Saturday, November 28, 2009

Diane Ravitch -- Wrong on Charter Schools

Diane Ravitch has a new post full of criticisms of charter schools. Unfortunately, the arguments are unsupportable and contradictory.

1. Ravitch has gone to the NAEP website and downloaded snapshots of how students in public charter schools scored compared to students in other public schools. She then concludes, "Overall, public schools continue to outperform charter schools."

No, no, no. You cannot tell anything about how a given type of school is "performing" just by looking at a cross-section of its students' test scores -- without even attempting to take into account the students' backgrounds and previous test scores. And as I point out below, charter school students tend to arrive with somewhat lower test scores than average.

2. Immediately after having praised other public schools for supposedly outperforming charters in student test scores, Ravitch pivots 180 degrees and criticizes charter schools for drawing off the "most successful" students and "disabl[ing]" the public schools!
My beef with charter schools is that most skim the most motivated students out of the poorest communities, and many have disproportionately small numbers of children who need special education or who are English-language learners. The typical charter, operating in this way, increases the burden on the regular public schools, while privileging the lucky few. Continuing on this path will further disable public education in the cities and hand over the most successful students to private entrepreneurs.

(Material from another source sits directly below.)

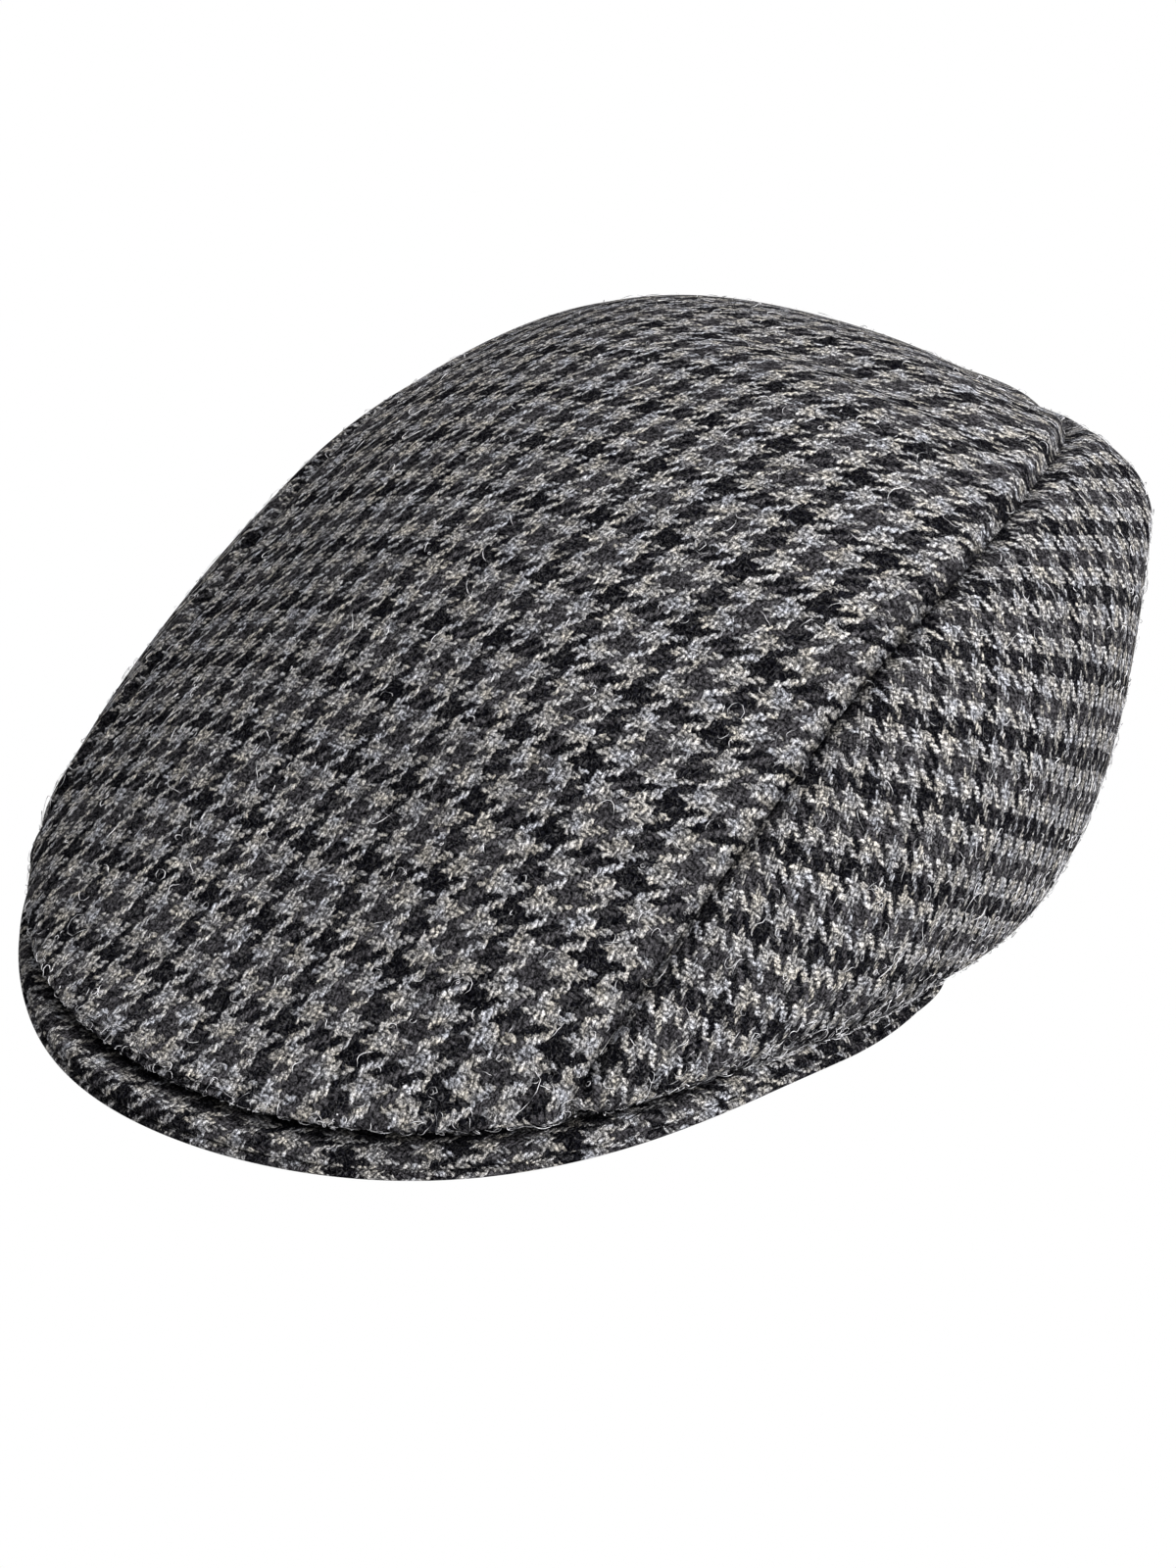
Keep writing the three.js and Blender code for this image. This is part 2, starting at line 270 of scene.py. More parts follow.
def sunk(point):
    """Depth of the seam's valley, of the puffs beside it and of the dents, along the normal."""
    angle = np.degrees(np.arctan2(np.abs(point[..., 0]), -point[..., 1]))
    away = np.abs(np.hypot(point[..., 0], point[..., 1]) - seam_radius(angle))
    depth = SEAM_DEPTH * np.exp(-((away / SEAM_WIDTH) ** 2))
    depth = depth - PUFF_HEIGHT * np.exp(-(((away - PUFF_AWAY) / PUFF_WIDTH) ** 2))
    for dent in DENTS:
        length, width, deep = (value * MM for value in dent["size"])
        turn = math.radians(dent["turn"])
        dx = point[..., 0] - dent["side"] * CROWN_WIDTH / 2
        dy = point[..., 1] - dent["back"] * CROWN_LENGTH / 2
        along = (dx * math.cos(turn) + dy * math.sin(turn)) / length
        across = (dy * math.cos(turn) - dx * math.sin(turn)) / width
        depth = depth + deep * np.exp(-(along**2) - across**2)
    belly = belly_height(angle)
    return depth * smoothstep(point[..., 2], belly * DENTS_FROM, belly)


def painted_furrow_shade(angle, way, point):
    """Share of painted shade: 1 at the bottom of the seam's furrow and under the crown's front edge,
    0 away from them.
    """
    turn = np.abs(angle)
    away = np.hypot(point[..., 0], point[..., 1]) - seam_radius(turn)
    belly = belly_height(turn)
    side = np.exp(-(((turn - FURROW_SIDE) / FURROW_SPREAD) ** 2))
    seam = np.exp(-((away / FURROW_WIDTH) ** 2)) * (FURROW_LEAST + (1 - FURROW_LEAST) * side)
    seam = seam * smoothstep(point[..., 2], belly * DENTS_FROM, belly)
    inside = smoothstep(way, *FURROW_UNDER)
    under = inside * (1 - smoothstep(turn, PEAK_END - FURROW_FADE, PEAK_END + FURROW_FADE / 2))
    return np.maximum(seam, under)


HEAD_BACK = CAD_HIGH[1] - float(crown_radius(np.array(180.0)))


def placed(points):
    """Points round the head's centre, moved to the frame's origin."""
    return points + np.array([0, HEAD_BACK, 0])


def make_mesh(name, points, faces, uv, deep, material):
    """A smooth-shaded mesh from points, face index arrays, a cloth coordinate and a share of
    painted shade a point.
    """
    mesh = bpy.data.meshes.new(name)
    mesh.from_pydata(points.tolist(), [], [list(face) for part in faces for face in part])
    layer = mesh.uv_layers.new(name="cloth")
    corner = np.empty(len(mesh.loops), dtype=np.int32)
    mesh.loops.foreach_get("vertex_index", corner)
    layer.data.foreach_set("uv", uv[corner].astype(np.float32).ravel())
    # Each point's share of painted shade, which darkens the wool's colour
    painted_shade_layer = mesh.attributes.new("painted_furrow_shade", "FLOAT", "POINT")
    painted_shade_layer.data.foreach_set("value", deep.astype(np.float32))
    mesh.polygons.foreach_set("use_smooth", np.ones(len(mesh.polygons), dtype=bool))
    mesh.materials.append(material)
    mesh.update()
    piece = bpy.data.objects.new(name, mesh)
    bpy.context.scene.collection.objects.link(piece)
    return piece


def grid_faces(index, closed=False):
    """Quads of a grid of point numbers, [column, row], where rows run down and columns round."""
    if closed:
        index = np.concatenate([index, index[:1]])
    quads = np.stack([index[:-1, :-1], index[:-1, 1:], index[1:, 1:], index[1:, :-1]], -1)
    return quads.reshape(-1, 4)


def thick_piece(name, outer, normal, faces, uv, deep, material):
    """Closes a sheet: an outer and an inner skin a cloth apart, and a wall round each open edge."""
    count = len(outer)
    inner = outer - normal * CLOTH
    edges = np.concatenate([faces[:, [i, (i + 1) % 4]] for i in range(4)])
    edges = edges[edges[:, 0] != edges[:, 1]]
    key = edges[:, 0].astype(np.int64) * count + edges[:, 1]
    back = edges[:, 1].astype(np.int64) * count + edges[:, 0]
    rim = edges[~np.isin(key, back)]
    used = np.unique(rim)
    middle = ((outer + inner) / 2)[used]
    place = np.full(count, -1)
    place[used] = 2 * count + np.arange(len(used))
    first, second = rim[:, 0], rim[:, 1]
    walls = [
        np.stack([second, first, place[first], place[second]], -1),
        np.stack([place[second], place[first], first + count, second + count], -1),
    ]
    points = np.concatenate([outer, inner, middle])
    both = np.concatenate([uv, uv, uv[used]])
    # The painted shade goes to both skins and to the walls
    painted_shade_all = np.concatenate([deep, deep, deep[used]])
    tidy = [[int(a) for k, a in enumerate(face) if a != face[k - 1]] for face in faces.tolist()]
    turned = [[a + count for a in face[::-1]] for face in tidy]
    return make_mesh(name, points, [tidy, turned, *walls], both, painted_shade_all, material)


def arc(point_at, low, high, steps=24):
    """Length along a curve point_at(parameter) from low to high, as the sum of its steps."""
    share = np.sin(np.linspace(0, np.pi / 2, steps + 1))
    line = point_at(low[..., None] + (high - low)[..., None] * share)
    return np.linalg.norm(np.diff(line, axis=-2), axis=-1).sum(-1)


def height_over(x, y):
    """Height of the smooth crown over a point of its plan."""
    angle = np.degrees(np.arctan2(np.abs(x), -y))
    share = np.minimum(np.hypot(x, y) / crown_radius(angle), 1)
    return crown(angle, np.arcsin(share) * 2 / np.pi)[..., 2]


def across_and_back(angle, way):
    """Cloth lengths of the top panel: across from its middle line, and backwards along that line."""
    angle, way = np.broadcast_arrays(np.asarray(angle, float), np.asarray(way, float))
    plan = crown(angle, np.minimum(way, 1))
    x, y = plan[..., 0], plan[..., 1]
    zero = np.zeros_like(x)

    def over(xs):
        ys = np.broadcast_to(y[..., None], xs.shape)
        return np.stack([xs, ys, height_over(xs, ys)], -1)

    def back(ys):
        xs = np.zeros_like(ys)
        return np.stack([xs, ys, height_over(xs, ys)], -1)

    def under(ways):
        return crown(np.broadcast_to(angle[..., None], ways.shape), ways)

    side = arc(over, zero, x) * np.sign(x)
    rear = arc(back, zero, y) * np.sign(y)
    fold = arc(under, np.ones_like(way), np.maximum(way, 1))
    turn = np.radians(angle)
    return side + fold * np.sin(turn), rear - fold * np.cos(turn)


TABLE_UNIT = 100 * MM
# How the checks lie on the top panel: shares of a check for each product of the cloth lengths
# across (u) and back (v), in units of 100 mm. One number steps a check to the left, the other back.
TOP_CHECKS = [
    {"u": 0, "v": 0, "left": -1.73, "back": 5.84},
    {"u": 1, "v": 0, "left": 13.93, "back": -1.95},
    {"u": 0, "v": 1, "left": -1.58, "back": 12.63},
    {"u": 2, "v": 0, "left": -2.71, "back": -1.04},
    {"u": 1, "v": 1, "left": 1.01, "back": -0.97},
    {"u": 0, "v": 2, "left": -1.52, "back": 0.72},
]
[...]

It's just not convincing to say with one breath that public schools are "outperform[ing]" and in the next breath that they're being "disable[d]," or to criticize charter schools for serving the "most successful" students just after having claimed that charter students don't score well on national exams.

3. Besides being contradictory, Ravitch's argument is wrong. Charter school students may be "motivated" in some sense, but that certainly doesn't mean that they are all academically successful. Quite the contrary: parents whose children are doing well in the public schools often tend to stay put, while it is precisely the parents whose children are struggling who may tend to seek alternative schools (whether through vouchers or charters). Painting with a broad brush, many charter school and voucher parents have said, "Gee, little Johnny isn't doing so well, maybe I should check into a different school." Such "motivation" doesn't give rise to some sort of huge charter school advantage.

Some evidence for this point: Zimmer et al.'s October 2009 paper analyzing data from locations representing 45% of the charter schools in the nation. They find NO evidence that charter schools are cream-skimming. To the contrary, "in all but one case (Chicago reading scores, which are virtually identical to the district-wide average), students switching to charter schools have prior test scores that are BELOW district-wide or statewide averages."

For another example, take Texas, which is home to over 450 charter campuses, about 10% of all the charter campuses nationwide. In Texas, charter schools that serve predominantly students identified as “at risk” can be rated under an alternative accountability system. In 2007-08, 43.3% of charter schools in Texas qualified to be rated under that system, compared to a mere 3.3% of public school district campuses in Texas (see page 147 here). No doubt, most of the parents of these "at-risk" youth could be described as "motivated" -- motivated to find something, anything, that would help their children learn and stay in school. But this is not obviously an advantage for the charter schools' academic performance.

Incidentally, people often make the same accusation about private schools generally, i.e., that they just skim off all the best students. To the contrary, Derek Neal and Jeffrey Grogger found that “there is evidence of negative selection into Catholic schools. Relative to their public-school counterparts, urban whites who attend these schools appear to possess unmeasured traits that inhibit attainment.” They add this footnote: “Evidence of negative selection is common in this literature. Coleman and Hoffer (1987), Evans and Schwab (1995), and Neal (1997) all report evidence of negative selection into Catholic schools. A common hypothesis concerning this result is that some parents send their children to Catholic schools seeking a remedy for existing problems with discipline and motivation.”